剪贴API时获取下一页

时间:2018-07-04 00:34:24

标签: python-3.x api web-scraping

我正在尝试使用分页并在刮完当前页面后转到下一页。这是我第一次抓取API,所以我有点迷茫,还没有在互联网上找到任何东西。

问题:我需要做什么才能进入下一页

API:https://games.crossfit.com/competitions/api/v1/competitions/open/2018/leaderboards?division=2&region=0&scaled=0&sort=0&occupation=0&page=1

代码(到目前为止我所拥有的):

import pandas as pd
import requests, re
from bs4 import BeautifulSoup
from urllib.parse import urljoin
import json

url = 'https://games.crossfit.com/competitions/api/v1/competitions/open/2018/leaderboards?division=1&region=0&scaled=0&sort=0&occupation=0&page=1'

nameList = []
genderList = []
regionList = []
gymList = []
ageList = []
heightList = []
weightList = []
ordList = []
overallList = []
overallScoreList = []

response = requests.get(url)
data = response.text
parsed = json.loads(data)

year = parsed['competition']['year']
comp = parsed['competition']['competitionType']
year = parsed['competition']['year']
board = parsed['leaderboardRows']
for all in board:
    name = all['entrant']['competitorName']
    gender = all['entrant']['gender']
    region = all['entrant']['regionName']
    gym = all['entrant']['affiliateName']
    age = all['entrant']['age']
    overall = all['overallRank']
    overallS = all['overallScore']
    height = all['entrant']['height']
    weight = all['entrant']['weight']

    nameList.append(name)
    genderList.append(gender)
    regionList.append(region)
    gymList.append(gym)
    ageList.append(age)
    heightList.append(height)
    weightList.append(weight)
    overallList.append(overall)
    overallScoreList.append(overallS)

2 个答案:

答案 0 :(得分:2)

crossfit API在pagination部分中提供了所有必要的信息。它给你这样的东西:

"pagination":
    {
        "currentPage":1,
        "totalPages":3440,
        "totalCompetitors":171977
    },

要获取除1以外的页面,您需要在url中更改GET参数: 代替&page=1,写&page=2。

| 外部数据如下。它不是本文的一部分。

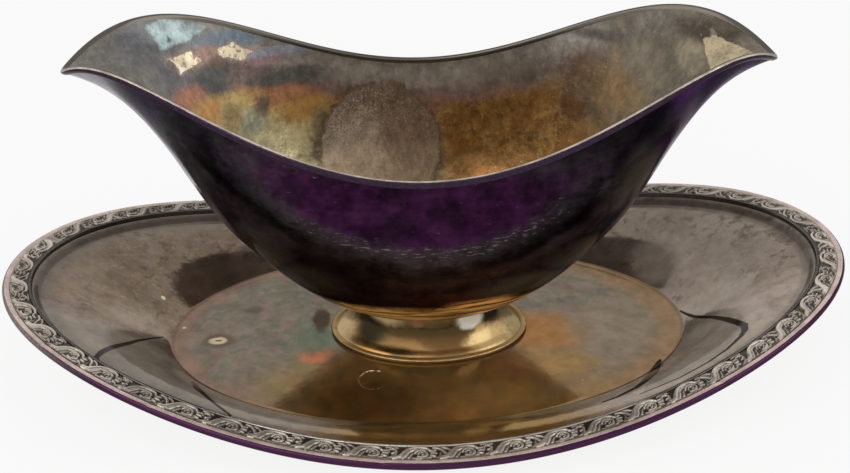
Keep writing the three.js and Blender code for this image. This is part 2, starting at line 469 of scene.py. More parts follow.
edgeWire = {
    "section": [(0.55, 2.2), (0.1, 1.75), (0, 1.1), (0.15, 0.5), (0.6, 0.08), (1.15, 0), (1.8, 0.1),
                (2.15, 0.36), (2.15, 2.2)],
    "radii": [0.2, 0.5, 0.5, 0.5, 0.5, 0.5, 0.5, 0.3, 0],  # of the section's corners
    "purpleReflectionFrom": (287, 62, 84),  # middle of the side painted with a purple reflection, and where it starts and stops fading, in degrees
    "around": 900,
    "nicks": [(211.6, 0.5, 0.35), (233.0, 0.35, 0.2), (262.5, 0.4, 0.22), (291.0, 0.3, 0.18),
              (306.0, 0.45, 0.25), (20.0, 0.4, 0.2), (75.0, 0.5, 0.25), (128.0, 0.4, 0.2)],
}  # each nick is its angle and half width in degrees, and its depth


def makeEdgeWire():
    angle = turnAngles(edgeWire["around"])
    dent = 0 * angle
    for at, width, depth in edgeWire["nicks"]:
        away = (np.degrees(angle) - at + 180) % 360 - 180
        dent += depth * np.exp(-(away / width) ** 2)
    dent += 0.02 * np.sin(angle * 37 + 1) * np.sin(angle * 11)
    rows = []
    for inward, drop in edgeWire["section"]:
        share = max(0, 1 - drop / 1.2)
        rows.append(outlinePoint(angle, inward, drop + dent * share))
    rows = rounded(np.array(rows), edgeWire["radii"])
    piece = skin("edgeWire", rows, sharpAngle=70)
    middle, full, none = edgeWire["purpleReflectionFrom"]
    away = np.abs((np.degrees(angle) - middle + 180) % 360 - 180)
    inward = insetOf(angle, rows)
    # where the side carries a painted reflection of a purple cloth
    pointValue(piece, "purpleReflection", (1 - wave(away, full, none)) * (1 - wave(inward, 1.0, 1.5)))
    pointValue(piece, "crest", wave(inward, 0.1, 1.0))
    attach(piece, "root")
    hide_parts("edge_wire")
    return piece


beadWire = {
    "section": [(7.7, 1.5), (6.75, 1.5), (6.75, 0.2), (6.95, -0.02), (7.2, -0.08), (7.45, 0.02),
                (7.65, 0.3)],
    "radii": [0, 0, 0.2, 0.2, 0.2, 0.2, 0.2],
    "around": 720,
}


def makeBeadWire():
    angle = turnAngles(beadWire["around"])
    wander = 0.02 * np.sin(angle * 23) + 0.02 * np.sin(angle * 41 + 2)
    rows = np.array([outlinePoint(angle, inward, drop + wander) for inward, drop in beadWire["section"]])
    rows = rounded(rows, beadWire["radii"], 3)
    piece = skin("beadWire", rows, sharpAngle=60)
    height = outlinePoint(angle, 0, 0)[:, 2]
    pointValue(piece, "crest", 1 - (height[None, :] - rows[:, :, 2]) / 1.5)
    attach(piece, "root")
    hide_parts("bead_wire")
    return piece


# scroll border

border = {
    "outer": 2.2,
    "inner": 6.8,
    "floorDrop": 1.3,
    "ground": 0.42,  # depth of the ground below the edge's height
    "units": 25,  # each holds two scrolls
    "columns": 156,  # in one unit
    "rows": 40,
    "start": 11.5,  # arc length of the first scroll's eye
    "jointAt": 275.1,  # arc length where the strip's two ends meet
    "second": 11.6,  # distance from a unit's first scroll to its second
}


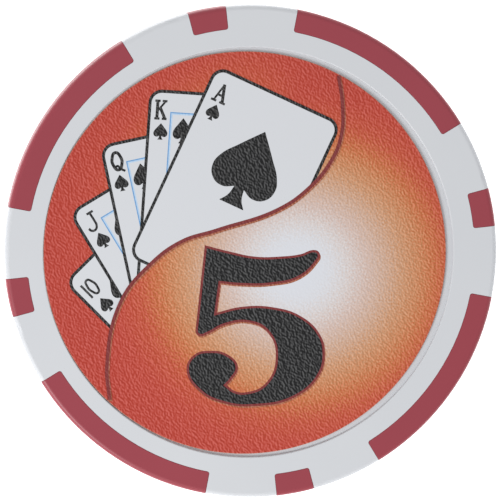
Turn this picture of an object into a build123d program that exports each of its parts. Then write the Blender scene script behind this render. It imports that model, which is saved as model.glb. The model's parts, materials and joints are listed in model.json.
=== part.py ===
from build123d import *
from math import cos, degrees, radians, sin
import os

# A weighted plastic chip, the size of a casino chip, carried as a golf ball marker.
# It lies flat: Z is its axis, the front face looks up +Z, and the back face rests on Z = 0.
# The numeral on the front reads upright with +Y at its top. Lengths are in mm, angles in degrees.

# Moulded disc
CHIP_DIAMETER = 39.0
CHIP_THICKNESS = 3.3
RIM_ROUNDING = 0.4  # where each face turns into the rim

# Steel weight, moulded in at mid-thickness
SLUG_RIM_COVER = 4.5  # plastic from the slug's edge to the rim
SLUG_THICKNESS = 1.55
SLUG_EDGE_ROUNDING = 0.2  # left by the press tool

# Pins in the mould hold the slug while the plastic flows, and leave holes under the labels
PIN_HOLE_DIAMETER = 2.0
PIN_HOLE_COUNT = 3
PIN_HOLE_INSET = 4.0  # from the slug's edge to the middle of a hole
PIN_HOLE_START = 90.0

# Edge spots: a long one and a short one in each quarter of the rim
SPOT_PAIRS = 4
SPOT_DEPTH = 1.8  # from the rim to the spot's inner edge
SPOT_CORNER_ROUNDING = 0.2
SEAM_BEVEL = 0.05  # the spot's plastic shrinks back from the seam as it cools
LONG_SPOT_SPAN = 47.8
LONG_SPOT_CENTRE = 55.3
SHORT_SPOT_SPAN = 9.0
SHORT_SPOT_CENTRE = 10.4

# Each spot is keyed into the body by a tongue: a narrow neck with a wider foot behind it
TONGUE_THICKNESS = 1.1
NECK_INSET = 0.7  # how much narrower the neck is than the spot, on each side
NECK_DEPTH = 0.4
FOOT_DEPTH = 0.4

# Round recess in each face. Each mould half's core sits a little off the chip's axis.
RECESS_RIM_BAND = 3.28  # face left between the recess and the rim
RECESS_DEPTH = 0.25
RECESS_MOUTH_ROUNDING = 0.1
FRONT_RECESS_OFFSET = Vector(-0.21, -0.02)
BACK_RECESS_OFFSET = Vector(0.06, 0.1)

# Label glued into each recess
LABEL_GAP = 0.29  # between label and recess wall, when the label is centred
ADHESIVE_THICKNESS = 0.03
ADHESIVE_MARGIN = 0.1  # the glue stops short of the label's cut edge
FILM_THICKNESS = 0.1
LAMINATE_THICKNESS = 0.07

# A label is never laid quite in the middle: the share of the gap that it has slid, and which way
FRONT_LABEL_SLIDE = 0.98
FRONT_LABEL_SLIDE_ANGLE = 187.0
BACK_LABEL_SLIDE = 0.6
BACK_LABEL_SLIDE_ANGLE = 320.0

SAME = 0.001  # lengths closer than this are the same length
UPRIGHT = 0.01  # a wall's normal leans up or down by less than this

CHIP_RADIUS = CHIP_DIAMETER / 2
MID_PLANE = CHIP_THICKNESS / 2
SLUG_RADIUS = CHIP_RADIUS - SLUG_RIM_COVER
RECESS_RADIUS = CHIP_RADIUS - RECESS_RIM_BAND
LABEL_RADIUS = RECESS_RADIUS - LABEL_GAP
SPOT_INNER_RADIUS = CHIP_RADIUS - SPOT_DEPTH


def polar(radius, angle):
    return Vector(radius * cos(radians(angle)), radius * sin(radians(angle)))


def disc(radius, thickness, bottom, centre=Vector(0, 0)):
    flat = Cylinder(radius, thickness, align=(Align.CENTER, Align.CENTER, Align.MIN))
    return Pos(centre.X, centre.Y, bottom) * flat


def blank():
    """The whole chip's outside: a disc with rounded rim edges."""
    whole = disc(CHIP_RADIUS, CHIP_THICKNESS, 0)
    return fillet(whole.edges().filter_by(GeomType.CIRCLE), RIM_ROUNDING)


def ring_sector(inner, outer, centre_angle, span):
    """A flat piece of ring with radial sides."""
    start, end = centre_angle - span / 2, centre_angle + span / 2
    outline = Wire([
        Line(polar(inner, start), polar(outer, start)),
        ThreePointArc(polar(outer, start), polar(outer, centre_angle), polar(outer, end)),
        Line(polar(outer, end), polar(inner, end)),
        ThreePointArc(polar(inner, end), polar(inner, centre_angle), polar(inner, start)),
    ])
    return make_face(outline)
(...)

最好使用可以传递相关参数的函数来构建网址,例如 url_for_page(20)将返回 https://games.crossfit.com/competitions/api/v1/competitions/open/2018/leaderboards?division=2&region=0&scaled=0&sort=0&occupation=0&page=20

希望您会有所帮助。

答案 1 :(得分:1)

快速简便的方法如下所示:

import requests

url = 'https://games.crossfit.com/competitions/api/v1/competitions/open/2018/leaderboards?division=1&region=0&scaled=0&sort=0&occupation=0&page={}'

for link in [url.format(page) for page in range(1,5)]:
    response = requests.get(link)
    for item in response.json()['leaderboardRows']:
        name = item['entrant']['competitorName']
        print(name)